By David Larson
Attorney General Josh Stein announced that North Carolina would be receiving another $1 billion from opioid settlements, this time from Walgreens and CVS. This is in addition to the $3.1 billion settlement with Walmart and the $26 billion ($750 million of which is coming to N.C.) from major pharmaceutical companies. All of these settlements involve state attorneys general seeking to hold corporations responsible for their role in the opioid crisis.
With this kind of money coming in, some real good can be done for those affected by the evil of addiction — if the money is spent efficiently and fairly. But an unnecessary focus on racial equity in North Carolina’s opioid plan is likely to divert money away from where it will do the most good.
On the Attorney General’s “NC Opioid Settlements” website, it states near the top that “These funds will be used to support treatment, recovery, harm reduction, and other life-saving programs and services in communities throughout the state. North Carolina’s Opioid and Substance Use Action Plan (OSUAP) lays out concrete strategies to advance prevention, reduce harm, and connect people to the care that they need.”
Much of the original settlement money (about 85%) will be spent by local governments, with the other 15% spent by the state. And the state’s OSUAP plan is obviously important to how the money will be spent or it wouldn’t be listed at the top of the settlement site. Other later settlements will likely have similar splits, with both state and local governments spending portions of the money.

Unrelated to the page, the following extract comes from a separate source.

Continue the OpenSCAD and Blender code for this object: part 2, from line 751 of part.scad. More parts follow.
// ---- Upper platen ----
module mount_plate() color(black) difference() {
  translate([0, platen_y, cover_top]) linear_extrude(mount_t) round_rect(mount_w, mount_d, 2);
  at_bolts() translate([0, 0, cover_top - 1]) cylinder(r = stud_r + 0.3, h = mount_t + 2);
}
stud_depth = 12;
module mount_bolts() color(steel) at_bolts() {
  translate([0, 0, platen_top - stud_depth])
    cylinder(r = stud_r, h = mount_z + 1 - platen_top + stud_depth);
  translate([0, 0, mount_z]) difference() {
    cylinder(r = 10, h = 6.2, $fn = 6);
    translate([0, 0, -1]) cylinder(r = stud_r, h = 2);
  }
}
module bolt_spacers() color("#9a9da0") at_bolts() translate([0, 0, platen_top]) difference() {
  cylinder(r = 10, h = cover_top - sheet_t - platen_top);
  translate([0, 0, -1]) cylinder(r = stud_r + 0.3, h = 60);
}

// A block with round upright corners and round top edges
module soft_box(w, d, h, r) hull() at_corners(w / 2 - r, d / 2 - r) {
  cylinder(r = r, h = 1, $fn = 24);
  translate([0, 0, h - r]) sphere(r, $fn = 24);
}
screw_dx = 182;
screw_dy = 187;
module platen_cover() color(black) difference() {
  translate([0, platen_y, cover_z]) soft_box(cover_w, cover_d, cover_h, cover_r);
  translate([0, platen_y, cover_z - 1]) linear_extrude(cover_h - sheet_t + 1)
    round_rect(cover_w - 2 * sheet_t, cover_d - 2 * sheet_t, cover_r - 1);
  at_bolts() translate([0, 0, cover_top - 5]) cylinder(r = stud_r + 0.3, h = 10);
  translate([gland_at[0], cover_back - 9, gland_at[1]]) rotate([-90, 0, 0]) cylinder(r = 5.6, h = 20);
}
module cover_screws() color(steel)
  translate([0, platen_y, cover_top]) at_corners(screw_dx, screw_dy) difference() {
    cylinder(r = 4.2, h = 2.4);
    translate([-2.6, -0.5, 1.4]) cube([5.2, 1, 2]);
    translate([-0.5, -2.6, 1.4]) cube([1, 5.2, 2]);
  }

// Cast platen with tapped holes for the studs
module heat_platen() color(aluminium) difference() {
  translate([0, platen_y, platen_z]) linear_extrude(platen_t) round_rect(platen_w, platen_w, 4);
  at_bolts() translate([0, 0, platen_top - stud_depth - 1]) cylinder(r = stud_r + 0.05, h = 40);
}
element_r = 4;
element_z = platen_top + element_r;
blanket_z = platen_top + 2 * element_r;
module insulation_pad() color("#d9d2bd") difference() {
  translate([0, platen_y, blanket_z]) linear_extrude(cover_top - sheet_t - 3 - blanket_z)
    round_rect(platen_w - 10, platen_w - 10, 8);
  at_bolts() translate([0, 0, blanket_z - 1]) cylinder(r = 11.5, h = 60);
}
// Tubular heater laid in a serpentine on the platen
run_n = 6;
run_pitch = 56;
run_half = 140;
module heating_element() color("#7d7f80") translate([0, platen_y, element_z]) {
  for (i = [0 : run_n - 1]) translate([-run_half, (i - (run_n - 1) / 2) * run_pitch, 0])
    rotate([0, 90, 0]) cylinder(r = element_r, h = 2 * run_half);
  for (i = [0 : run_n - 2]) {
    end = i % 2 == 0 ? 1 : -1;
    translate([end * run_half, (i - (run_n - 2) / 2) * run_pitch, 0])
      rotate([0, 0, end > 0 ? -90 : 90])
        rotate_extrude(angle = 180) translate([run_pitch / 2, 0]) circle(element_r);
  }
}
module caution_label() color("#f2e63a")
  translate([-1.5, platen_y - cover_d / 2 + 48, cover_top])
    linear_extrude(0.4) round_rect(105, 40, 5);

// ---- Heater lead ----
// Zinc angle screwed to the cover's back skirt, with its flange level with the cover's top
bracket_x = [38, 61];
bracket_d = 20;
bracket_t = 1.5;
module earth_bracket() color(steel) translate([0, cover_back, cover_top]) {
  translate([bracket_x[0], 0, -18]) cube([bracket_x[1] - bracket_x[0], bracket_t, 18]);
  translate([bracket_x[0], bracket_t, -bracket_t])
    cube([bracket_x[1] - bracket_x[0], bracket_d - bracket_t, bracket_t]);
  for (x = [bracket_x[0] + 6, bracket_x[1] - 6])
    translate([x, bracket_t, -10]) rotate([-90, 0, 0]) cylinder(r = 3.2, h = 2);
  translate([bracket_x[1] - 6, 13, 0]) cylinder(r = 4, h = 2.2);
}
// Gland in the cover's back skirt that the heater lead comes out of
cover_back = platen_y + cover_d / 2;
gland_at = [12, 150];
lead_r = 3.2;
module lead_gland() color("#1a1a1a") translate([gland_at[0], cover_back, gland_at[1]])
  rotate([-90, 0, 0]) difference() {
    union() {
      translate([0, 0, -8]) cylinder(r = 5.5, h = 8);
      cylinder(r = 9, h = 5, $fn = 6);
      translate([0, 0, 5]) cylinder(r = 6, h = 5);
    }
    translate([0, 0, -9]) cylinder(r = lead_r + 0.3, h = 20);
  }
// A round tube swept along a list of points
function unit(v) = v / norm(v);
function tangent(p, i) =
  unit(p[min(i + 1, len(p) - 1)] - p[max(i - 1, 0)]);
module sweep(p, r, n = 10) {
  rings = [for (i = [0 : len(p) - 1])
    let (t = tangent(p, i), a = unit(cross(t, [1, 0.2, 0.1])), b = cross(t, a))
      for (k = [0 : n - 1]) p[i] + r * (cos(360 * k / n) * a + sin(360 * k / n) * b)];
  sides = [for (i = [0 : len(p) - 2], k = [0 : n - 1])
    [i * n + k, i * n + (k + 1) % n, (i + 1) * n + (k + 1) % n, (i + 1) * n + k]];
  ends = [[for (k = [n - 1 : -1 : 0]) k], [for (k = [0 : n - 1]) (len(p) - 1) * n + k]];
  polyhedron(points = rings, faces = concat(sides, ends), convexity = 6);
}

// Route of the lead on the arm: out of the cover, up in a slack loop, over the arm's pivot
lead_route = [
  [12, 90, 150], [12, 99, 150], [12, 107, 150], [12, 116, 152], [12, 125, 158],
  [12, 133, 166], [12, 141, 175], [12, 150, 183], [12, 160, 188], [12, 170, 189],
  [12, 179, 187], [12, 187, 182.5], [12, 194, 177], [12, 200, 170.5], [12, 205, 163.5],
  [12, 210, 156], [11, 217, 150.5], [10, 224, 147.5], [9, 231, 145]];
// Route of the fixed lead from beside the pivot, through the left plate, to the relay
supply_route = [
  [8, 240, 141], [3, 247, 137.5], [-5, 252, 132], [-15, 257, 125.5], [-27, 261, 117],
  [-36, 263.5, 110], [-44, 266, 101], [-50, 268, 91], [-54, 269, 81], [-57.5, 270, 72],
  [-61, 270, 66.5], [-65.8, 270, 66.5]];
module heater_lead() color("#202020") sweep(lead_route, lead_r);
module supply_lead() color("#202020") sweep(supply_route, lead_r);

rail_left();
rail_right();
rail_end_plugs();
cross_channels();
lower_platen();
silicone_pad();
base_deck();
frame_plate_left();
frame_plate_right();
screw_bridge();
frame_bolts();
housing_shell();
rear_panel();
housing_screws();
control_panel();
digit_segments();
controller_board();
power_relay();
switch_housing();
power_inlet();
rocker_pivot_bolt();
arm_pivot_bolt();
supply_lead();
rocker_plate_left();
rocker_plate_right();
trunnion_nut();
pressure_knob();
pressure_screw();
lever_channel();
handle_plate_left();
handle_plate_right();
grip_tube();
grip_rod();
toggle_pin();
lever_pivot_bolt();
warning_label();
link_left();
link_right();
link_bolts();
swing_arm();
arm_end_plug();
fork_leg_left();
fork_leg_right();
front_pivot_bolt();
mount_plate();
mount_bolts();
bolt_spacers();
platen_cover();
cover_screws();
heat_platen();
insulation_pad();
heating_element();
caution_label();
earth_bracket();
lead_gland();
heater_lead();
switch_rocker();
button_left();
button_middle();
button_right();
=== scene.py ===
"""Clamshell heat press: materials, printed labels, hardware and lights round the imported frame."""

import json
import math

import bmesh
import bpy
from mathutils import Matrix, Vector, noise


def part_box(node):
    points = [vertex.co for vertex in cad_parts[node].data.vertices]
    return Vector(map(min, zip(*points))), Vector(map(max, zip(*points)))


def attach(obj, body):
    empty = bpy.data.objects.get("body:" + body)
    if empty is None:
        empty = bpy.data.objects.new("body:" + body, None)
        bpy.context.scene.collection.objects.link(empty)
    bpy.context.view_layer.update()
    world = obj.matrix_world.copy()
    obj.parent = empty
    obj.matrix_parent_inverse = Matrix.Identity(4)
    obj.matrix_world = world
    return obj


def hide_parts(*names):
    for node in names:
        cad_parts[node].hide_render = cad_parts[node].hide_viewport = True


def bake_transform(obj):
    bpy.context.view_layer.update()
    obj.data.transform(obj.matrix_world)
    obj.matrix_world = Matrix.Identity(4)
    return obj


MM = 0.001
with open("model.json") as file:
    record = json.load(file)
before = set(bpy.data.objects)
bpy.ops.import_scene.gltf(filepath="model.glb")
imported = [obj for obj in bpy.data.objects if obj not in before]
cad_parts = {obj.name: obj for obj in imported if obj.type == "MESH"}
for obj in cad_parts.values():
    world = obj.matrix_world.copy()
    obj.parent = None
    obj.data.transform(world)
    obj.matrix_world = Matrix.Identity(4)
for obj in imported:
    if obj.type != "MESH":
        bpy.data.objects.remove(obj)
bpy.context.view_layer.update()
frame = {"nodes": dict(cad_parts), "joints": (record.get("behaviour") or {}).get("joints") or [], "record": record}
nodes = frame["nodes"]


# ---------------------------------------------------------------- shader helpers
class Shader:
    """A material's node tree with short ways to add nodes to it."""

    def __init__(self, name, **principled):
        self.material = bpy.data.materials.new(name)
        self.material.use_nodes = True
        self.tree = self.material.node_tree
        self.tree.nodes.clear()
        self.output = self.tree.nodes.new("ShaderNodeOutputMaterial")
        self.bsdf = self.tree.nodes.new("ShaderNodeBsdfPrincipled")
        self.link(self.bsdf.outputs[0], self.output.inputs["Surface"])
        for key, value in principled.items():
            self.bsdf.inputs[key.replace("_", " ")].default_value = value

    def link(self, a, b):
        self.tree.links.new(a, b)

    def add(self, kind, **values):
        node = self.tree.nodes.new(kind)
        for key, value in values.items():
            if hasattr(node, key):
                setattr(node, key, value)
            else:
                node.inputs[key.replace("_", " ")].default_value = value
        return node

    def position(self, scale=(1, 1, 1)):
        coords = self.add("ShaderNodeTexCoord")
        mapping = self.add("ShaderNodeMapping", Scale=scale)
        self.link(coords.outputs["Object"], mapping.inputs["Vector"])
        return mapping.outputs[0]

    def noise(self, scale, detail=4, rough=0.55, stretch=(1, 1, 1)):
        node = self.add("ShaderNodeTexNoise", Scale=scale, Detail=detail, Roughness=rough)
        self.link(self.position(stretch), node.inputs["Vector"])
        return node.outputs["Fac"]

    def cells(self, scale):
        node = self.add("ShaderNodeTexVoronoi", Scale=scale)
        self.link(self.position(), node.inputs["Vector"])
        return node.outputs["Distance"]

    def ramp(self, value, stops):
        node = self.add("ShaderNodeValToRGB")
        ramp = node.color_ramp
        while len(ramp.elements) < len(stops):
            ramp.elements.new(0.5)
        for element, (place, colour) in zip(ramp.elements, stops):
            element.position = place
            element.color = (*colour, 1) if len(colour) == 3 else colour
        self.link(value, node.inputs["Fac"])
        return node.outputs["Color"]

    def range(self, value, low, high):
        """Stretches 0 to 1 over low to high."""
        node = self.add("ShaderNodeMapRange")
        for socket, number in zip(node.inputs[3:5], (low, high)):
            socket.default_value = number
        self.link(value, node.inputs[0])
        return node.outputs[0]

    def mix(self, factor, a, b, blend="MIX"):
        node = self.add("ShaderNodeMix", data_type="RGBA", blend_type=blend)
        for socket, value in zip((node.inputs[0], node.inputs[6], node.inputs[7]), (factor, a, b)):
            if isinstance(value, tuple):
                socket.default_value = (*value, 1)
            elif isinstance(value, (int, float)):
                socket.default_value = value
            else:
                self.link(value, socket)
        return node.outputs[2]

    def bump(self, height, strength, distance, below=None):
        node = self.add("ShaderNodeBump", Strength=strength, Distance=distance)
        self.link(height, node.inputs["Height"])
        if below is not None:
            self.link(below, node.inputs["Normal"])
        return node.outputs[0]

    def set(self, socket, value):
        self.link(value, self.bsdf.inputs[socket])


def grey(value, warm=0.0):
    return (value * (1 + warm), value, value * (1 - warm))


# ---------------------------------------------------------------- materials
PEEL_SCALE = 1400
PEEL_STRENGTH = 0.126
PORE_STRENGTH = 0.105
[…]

So, what is the NC Opioid and Substance Use Action Plan ? The site gives a link to the plan, which is laid out in detail by the N.C. Department of Health and Human Services. One thing becomes immediately clear as you read through the plan; equity appears like at least as big of a priority as helping those affected by opioid addiction.
The OSUAP 3.0 begins by saying it updates the 2019 2.0 version by now including “a broadened focus on polysubstance use as well as centering equity and lived experience.”

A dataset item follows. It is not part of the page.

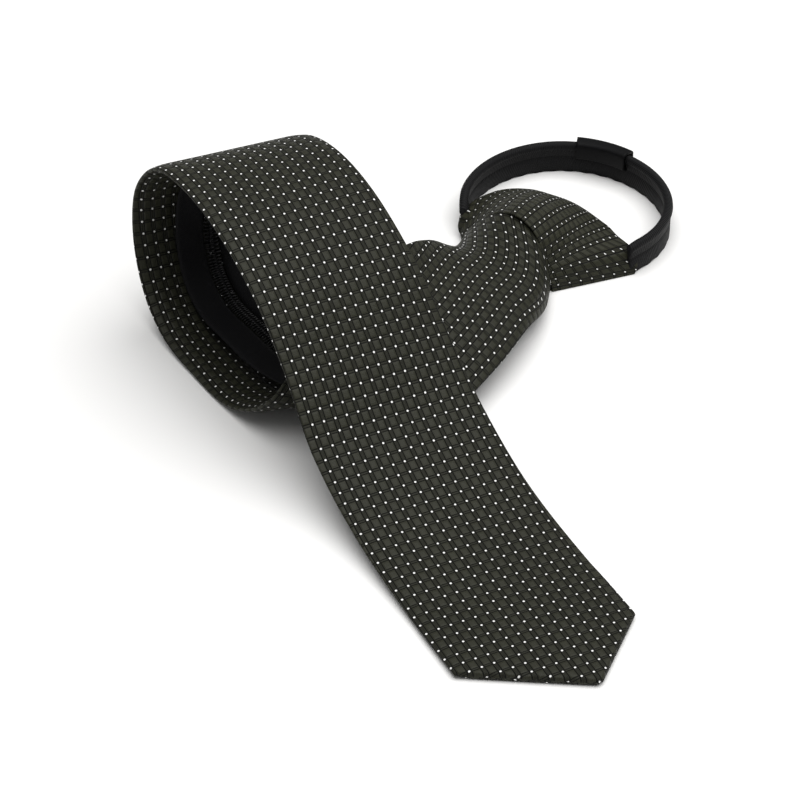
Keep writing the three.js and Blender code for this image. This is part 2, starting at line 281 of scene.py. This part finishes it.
def near_fold(w):
    """How near a place across the blade is to its folded edge, from 0 to 1 at the edge."""
    return 1 - np.clip((flat_half - np.abs(w)) / FOLD_REACH, 0, 1)


def unrolled_back(w, side):
    """Where a place on the back lies once the cloth is opened out round its folded edge."""
    return side * (flat_half + FOLD_RADIUS * math.pi + flat_half - abs(w))


for c, (part, place, side) in enumerate(columns):
    if part == "front":
        w = flat_half * place
        depth = HALF_CLOTH - (HALF_CLOTH - FOLD_RISE - FOLD_RADIUS) * near_fold(w) ** 2
        unrolled = w
    elif part == "fold":
        angle = place * quarter_turn
        w = side * (flat_half + FOLD_RADIUS * math.cos(angle))
        depth = np.full_like(w, FOLD_RISE + FOLD_RADIUS * math.sin(angle))
        unrolled = side * (flat_half + FOLD_RADIUS * (quarter_turn - angle))
    elif part == "flap":
        inner = ZIPPER_GAP * (1 if place > 0 else FLAP_EDGE)
        w = side * (inner + (flat_half - inner) * place)
        depth = (HALF_CLOTH + FOLD_RISE - FOLD_RADIUS) * near_fold(w) ** 2 - HALF_CLOTH
        unrolled = unrolled_back(w, side)
    else:
        w = side * np.full_like(flat_half, ZIPPER_GAP * GAP_FLOOR * place)
        depth = HALF_CLOTH * (gap_open * GAP_DEPTH - 1)
        unrolled = unrolled_back(w, side)
    reach = half_width + np.where(w > POINT_SHIFT, -POINT_SHIFT, POINT_SHIFT)
    end = BLADE_LENGTH - POINT_LENGTH * np.abs(w - POINT_SHIFT) / reach
    share = np.clip((distances - END_BLEND) / (BLADE_LENGTH - END_BLEND), 0, 1)
    s = np.where(distances < END_BLEND, distances, END_BLEND + share * (end - END_BLEND))
    depth = depth * thickness
    points[:, c] = cloth_point(s, w) + cloth_normal(s, w) * depth[:, None]
    cells = smooth(DRIFT, DRIFT_COLUMNS, "cells", distances)
    weave[:, c, 0] = unrolled / CELL_ACROSS - cells
    weave[:, c, 1] = (s + rolled - HIDDEN_START - DOT_ROW) / CELL_ALONG + DOT_ROW_COUNT

blade = cloth_shell("blade_cloth", points, weave)


class Shade:
    """A shader value that adds its Math nodes when Python works with it."""

    def __init__(self, tree, socket):
        self.tree = tree
        self.socket = socket

    def maths(self, operation, *others):
        node = self.tree.nodes.new("ShaderNodeMath")
        node.operation = operation
        for slot, value in enumerate((self, *others)):
            if isinstance(value, Shade):
                self.tree.links.new(value.socket, node.inputs[slot])
            else:
                node.inputs[slot].default_value = value
        return Shade(self.tree, node.outputs[0])

    def __add__(self, other):
        return self.maths("ADD", other)

    def __sub__(self, other):
        return self.maths("SUBTRACT", other)

    def __mul__(self, other):
        return self.maths("MULTIPLY", other)

    def __truediv__(self, other):
        return self.maths("DIVIDE", other)

    def __rsub__(self, other):
        return self.maths("MULTIPLY", -1.0) + other

    def __abs__(self):
        return self.maths("ABSOLUTE")

    __radd__ = __add__

    def wave(self, rate):
        """A wave between 0 and 1, at a rate in radians to each unit of the value."""
        return (self * rate).maths("SINE") * 0.5 + 0.5

    def between(self, low, high):
        """0 at low and under, 1 at high and over, smooth between; the other way if low > high."""
        node = self.tree.nodes.new("ShaderNodeMapRange")
        node.interpolation_type = "SMOOTHSTEP"
        self.tree.links.new(self.socket, node.inputs["Value"])
        start, stop = (low, high) if low < high else (high, low)
        node.inputs["From Min"].default_value = start
        node.inputs["From Max"].default_value = stop
        node.inputs["To Min"].default_value = 0.0 if low < high else 1.0
        node.inputs["To Max"].default_value = 1.0 if low < high else 0.0
        return Shade(self.tree, node.outputs["Result"])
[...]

The very next page is titled, you guessed it, “Equity.” The page does admit that opioids are having the biggest impact on the Native American and white communities, the only two groups that are disproportionately impacted. Black residents are impacted by opioids at about their proportion of the state’s population, and Asians and Hispanics are much less likely to be faced with opioid addiction and overdose than their share of the population.
With this in mind, if equity were really about disparate impact, one would expect the OSUAP to then lay out programs to specifically target Native American and white residents. But instead, the OSUAP says “Communities of color have been systematically marginalized through decades of criminalized response to substance use,” so the plan will work with groups that fight to reverse this. A majority of counties, according to the OSUAP, report that their opioid plans now involve community-based organizations (CBOs) for historically marginalized populations (HMP). These HMP CBOs are government acronym-speak for non-profits focusing on specific non-white racial groups.
But take a look at the chart below showing white residents disproportionately overdosing and dying from fentanyl in North Carolina. With 62% of the population and 70% of the deaths, this is not an areas where white residents are “privileged” and need to be sidelined for resources in order to fix historic imbalances. If there were historic imbalances in drug deaths that favored whites, they have more than evened out.
The settlement money should be used to prevent more families from losing loved ones, not for left-wing bureaucrats to fight for their vision of social justice in ways that have nothing to do with pharmaceutical companies irresponsibly pushing pain pills. It’s insulting to all the parents fighting for their children’s lives to suggest that their child is not “centered” in the plan just because their skin is the wrong color. As someone who has lost both close friends and family to this crisis, it’s more than aggravating.
All laws should be based on the dignity of the individual human person, including people that are part of unfavored groups in society. This is a lesson all society’s struggle to learn in a permanent way, no matter how many times they’ve been forced to face it in the past.
In the United States, we’ve certainly marginalized certain groups and this has caused disparities, some that last to today. I am very sympathetic to this and think conservatives can often downplay the problems caused by past government-enforced discrimination. But this does not mean we need to see every area of life through this lens, especially in areas where the data is showing the opposite pattern.
It’s also not the role of the government to view society as a battle among groups where they need to even out the scoreboard for cosmic justice. The Constitution requires public officials and programs to provide equality under the law. Equity, by definition, violates this obligation and has no place in the opioid response. The money should be spent directly helping people, no matter their race, to overcome opioid addiction and live a healthy life.